» Required task:
Write out the whole listing, matching it exactly.

» Information provided:
* * * * * * *
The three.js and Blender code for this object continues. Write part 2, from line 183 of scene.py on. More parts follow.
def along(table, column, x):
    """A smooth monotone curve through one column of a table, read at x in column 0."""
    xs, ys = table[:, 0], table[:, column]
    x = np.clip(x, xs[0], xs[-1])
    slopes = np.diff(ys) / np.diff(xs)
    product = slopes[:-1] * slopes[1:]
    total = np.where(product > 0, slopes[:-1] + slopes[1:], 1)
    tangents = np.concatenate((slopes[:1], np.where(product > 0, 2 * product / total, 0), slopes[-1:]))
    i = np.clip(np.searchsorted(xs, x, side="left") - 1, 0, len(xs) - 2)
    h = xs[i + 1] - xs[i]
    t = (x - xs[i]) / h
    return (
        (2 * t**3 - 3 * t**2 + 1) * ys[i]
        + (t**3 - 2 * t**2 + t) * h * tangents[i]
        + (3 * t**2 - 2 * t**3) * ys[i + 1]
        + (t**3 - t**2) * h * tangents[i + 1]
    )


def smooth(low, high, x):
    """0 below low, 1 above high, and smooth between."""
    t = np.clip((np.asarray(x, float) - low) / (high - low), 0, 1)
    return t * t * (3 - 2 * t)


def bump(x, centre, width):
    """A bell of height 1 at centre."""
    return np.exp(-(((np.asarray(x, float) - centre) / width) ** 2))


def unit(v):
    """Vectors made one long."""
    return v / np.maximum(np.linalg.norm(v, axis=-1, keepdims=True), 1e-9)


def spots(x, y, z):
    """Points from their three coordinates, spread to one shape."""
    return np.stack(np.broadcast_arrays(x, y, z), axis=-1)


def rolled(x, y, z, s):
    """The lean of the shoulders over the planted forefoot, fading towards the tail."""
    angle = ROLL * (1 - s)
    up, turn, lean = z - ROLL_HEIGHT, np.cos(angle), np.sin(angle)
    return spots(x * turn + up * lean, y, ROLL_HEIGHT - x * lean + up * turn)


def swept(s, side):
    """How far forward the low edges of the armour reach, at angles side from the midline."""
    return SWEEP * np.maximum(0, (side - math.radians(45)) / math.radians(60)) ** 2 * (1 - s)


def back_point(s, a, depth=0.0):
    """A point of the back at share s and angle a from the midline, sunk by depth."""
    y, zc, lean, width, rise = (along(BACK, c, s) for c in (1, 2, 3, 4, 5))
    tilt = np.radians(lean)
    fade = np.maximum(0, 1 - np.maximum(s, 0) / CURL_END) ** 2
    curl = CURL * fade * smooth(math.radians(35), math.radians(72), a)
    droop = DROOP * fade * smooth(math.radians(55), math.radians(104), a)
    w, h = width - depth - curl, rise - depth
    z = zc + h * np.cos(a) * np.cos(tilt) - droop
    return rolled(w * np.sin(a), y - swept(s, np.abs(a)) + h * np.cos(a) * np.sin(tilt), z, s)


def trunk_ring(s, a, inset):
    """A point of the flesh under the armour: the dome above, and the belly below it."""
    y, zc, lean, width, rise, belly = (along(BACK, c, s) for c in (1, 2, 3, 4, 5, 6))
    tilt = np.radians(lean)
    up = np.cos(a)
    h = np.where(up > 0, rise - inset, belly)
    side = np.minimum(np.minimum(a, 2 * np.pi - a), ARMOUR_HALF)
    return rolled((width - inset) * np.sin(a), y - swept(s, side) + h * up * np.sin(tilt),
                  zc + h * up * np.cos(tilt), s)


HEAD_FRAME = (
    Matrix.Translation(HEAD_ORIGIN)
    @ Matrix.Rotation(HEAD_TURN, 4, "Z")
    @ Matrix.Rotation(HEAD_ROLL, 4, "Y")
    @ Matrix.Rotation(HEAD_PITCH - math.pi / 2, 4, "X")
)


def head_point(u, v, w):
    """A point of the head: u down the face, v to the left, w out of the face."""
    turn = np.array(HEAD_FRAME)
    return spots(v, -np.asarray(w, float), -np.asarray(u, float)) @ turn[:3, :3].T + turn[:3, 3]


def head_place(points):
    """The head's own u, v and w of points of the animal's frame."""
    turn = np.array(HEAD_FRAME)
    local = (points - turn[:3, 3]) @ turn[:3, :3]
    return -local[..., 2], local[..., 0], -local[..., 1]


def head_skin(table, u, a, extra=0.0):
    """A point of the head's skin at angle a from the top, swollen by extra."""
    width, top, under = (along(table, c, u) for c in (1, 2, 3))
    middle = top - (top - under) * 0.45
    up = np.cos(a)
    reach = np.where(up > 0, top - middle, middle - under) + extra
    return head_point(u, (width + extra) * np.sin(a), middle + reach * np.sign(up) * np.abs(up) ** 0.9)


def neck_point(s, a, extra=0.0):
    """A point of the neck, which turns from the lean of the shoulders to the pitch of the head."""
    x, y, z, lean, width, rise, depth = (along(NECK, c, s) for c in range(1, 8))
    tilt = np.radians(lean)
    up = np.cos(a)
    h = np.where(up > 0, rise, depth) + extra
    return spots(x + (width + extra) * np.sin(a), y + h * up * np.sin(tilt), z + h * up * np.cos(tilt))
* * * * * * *
» Complete response:
The three.js and Blender code for this object continues. Write part 2, from line 183 of scene.py on. More parts follow.
def along(table, column, x):
    """A smooth monotone curve through one column of a table, read at x in column 0."""
    xs, ys = table[:, 0], table[:, column]
    x = np.clip(x, xs[0], xs[-1])
    slopes = np.diff(ys) / np.diff(xs)
    product = slopes[:-1] * slopes[1:]
    total = np.where(product > 0, slopes[:-1] + slopes[1:], 1)
    tangents = np.concatenate((slopes[:1], np.where(product > 0, 2 * product / total, 0), slopes[-1:]))
    i = np.clip(np.searchsorted(xs, x, side="left") - 1, 0, len(xs) - 2)
    h = xs[i + 1] - xs[i]
    t = (x - xs[i]) / h
    return (
        (2 * t**3 - 3 * t**2 + 1) * ys[i]
        + (t**3 - 2 * t**2 + t) * h * tangents[i]
        + (3 * t**2 - 2 * t**3) * ys[i + 1]
        + (t**3 - t**2) * h * tangents[i + 1]
    )


def smooth(low, high, x):
    """0 below low, 1 above high, and smooth between."""
    t = np.clip((np.asarray(x, float) - low) / (high - low), 0, 1)
    return t * t * (3 - 2 * t)


def bump(x, centre, width):
    """A bell of height 1 at centre."""
    return np.exp(-(((np.asarray(x, float) - centre) / width) ** 2))


def unit(v):
    """Vectors made one long."""
    return v / np.maximum(np.linalg.norm(v, axis=-1, keepdims=True), 1e-9)


def spots(x, y, z):
    """Points from their three coordinates, spread to one shape."""
    return np.stack(np.broadcast_arrays(x, y, z), axis=-1)


def rolled(x, y, z, s):
    """The lean of the shoulders over the planted forefoot, fading towards the tail."""
    angle = ROLL * (1 - s)
    up, turn, lean = z - ROLL_HEIGHT, np.cos(angle), np.sin(angle)
    return spots(x * turn + up * lean, y, ROLL_HEIGHT - x * lean + up * turn)


def swept(s, side):
    """How far forward the low edges of the armour reach, at angles side from the midline."""
    return SWEEP * np.maximum(0, (side - math.radians(45)) / math.radians(60)) ** 2 * (1 - s)


def back_point(s, a, depth=0.0):
    """A point of the back at share s and angle a from the midline, sunk by depth."""
    y, zc, lean, width, rise = (along(BACK, c, s) for c in (1, 2, 3, 4, 5))
    tilt = np.radians(lean)
    fade = np.maximum(0, 1 - np.maximum(s, 0) / CURL_END) ** 2
    curl = CURL * fade * smooth(math.radians(35), math.radians(72), a)
    droop = DROOP * fade * smooth(math.radians(55), math.radians(104), a)
    w, h = width - depth - curl, rise - depth
    z = zc + h * np.cos(a) * np.cos(tilt) - droop
    return rolled(w * np.sin(a), y - swept(s, np.abs(a)) + h * np.cos(a) * np.sin(tilt), z, s)


def trunk_ring(s, a, inset):
    """A point of the flesh under the armour: the dome above, and the belly below it."""
    y, zc, lean, width, rise, belly = (along(BACK, c, s) for c in (1, 2, 3, 4, 5, 6))
    tilt = np.radians(lean)
    up = np.cos(a)
    h = np.where(up > 0, rise - inset, belly)
    side = np.minimum(np.minimum(a, 2 * np.pi - a), ARMOUR_HALF)
    return rolled((width - inset) * np.sin(a), y - swept(s, side) + h * up * np.sin(tilt),
                  zc + h * up * np.cos(tilt), s)


HEAD_FRAME = (
    Matrix.Translation(HEAD_ORIGIN)
    @ Matrix.Rotation(HEAD_TURN, 4, "Z")
    @ Matrix.Rotation(HEAD_ROLL, 4, "Y")
    @ Matrix.Rotation(HEAD_PITCH - math.pi / 2, 4, "X")
)


def head_point(u, v, w):
    """A point of the head: u down the face, v to the left, w out of the face."""
    turn = np.array(HEAD_FRAME)
    return spots(v, -np.asarray(w, float), -np.asarray(u, float)) @ turn[:3, :3].T + turn[:3, 3]


def head_place(points):
    """The head's own u, v and w of points of the animal's frame."""
    turn = np.array(HEAD_FRAME)
    local = (points - turn[:3, 3]) @ turn[:3, :3]
    return -local[..., 2], local[..., 0], -local[..., 1]


def head_skin(table, u, a, extra=0.0):
    """A point of the head's skin at angle a from the top, swollen by extra."""
    width, top, under = (along(table, c, u) for c in (1, 2, 3))
    middle = top - (top - under) * 0.45
    up = np.cos(a)
    reach = np.where(up > 0, top - middle, middle - under) + extra
    return head_point(u, (width + extra) * np.sin(a), middle + reach * np.sign(up) * np.abs(up) ** 0.9)


def neck_point(s, a, extra=0.0):
    """A point of the neck, which turns from the lean of the shoulders to the pitch of the head."""
    x, y, z, lean, width, rise, depth = (along(NECK, c, s) for c in range(1, 8))
    tilt = np.radians(lean)
    up = np.cos(a)
    h = np.where(up > 0, rise, depth) + extra
    return spots(x + (width + extra) * np.sin(a), y + h * up * np.sin(tilt), z + h * up * np.cos(tilt))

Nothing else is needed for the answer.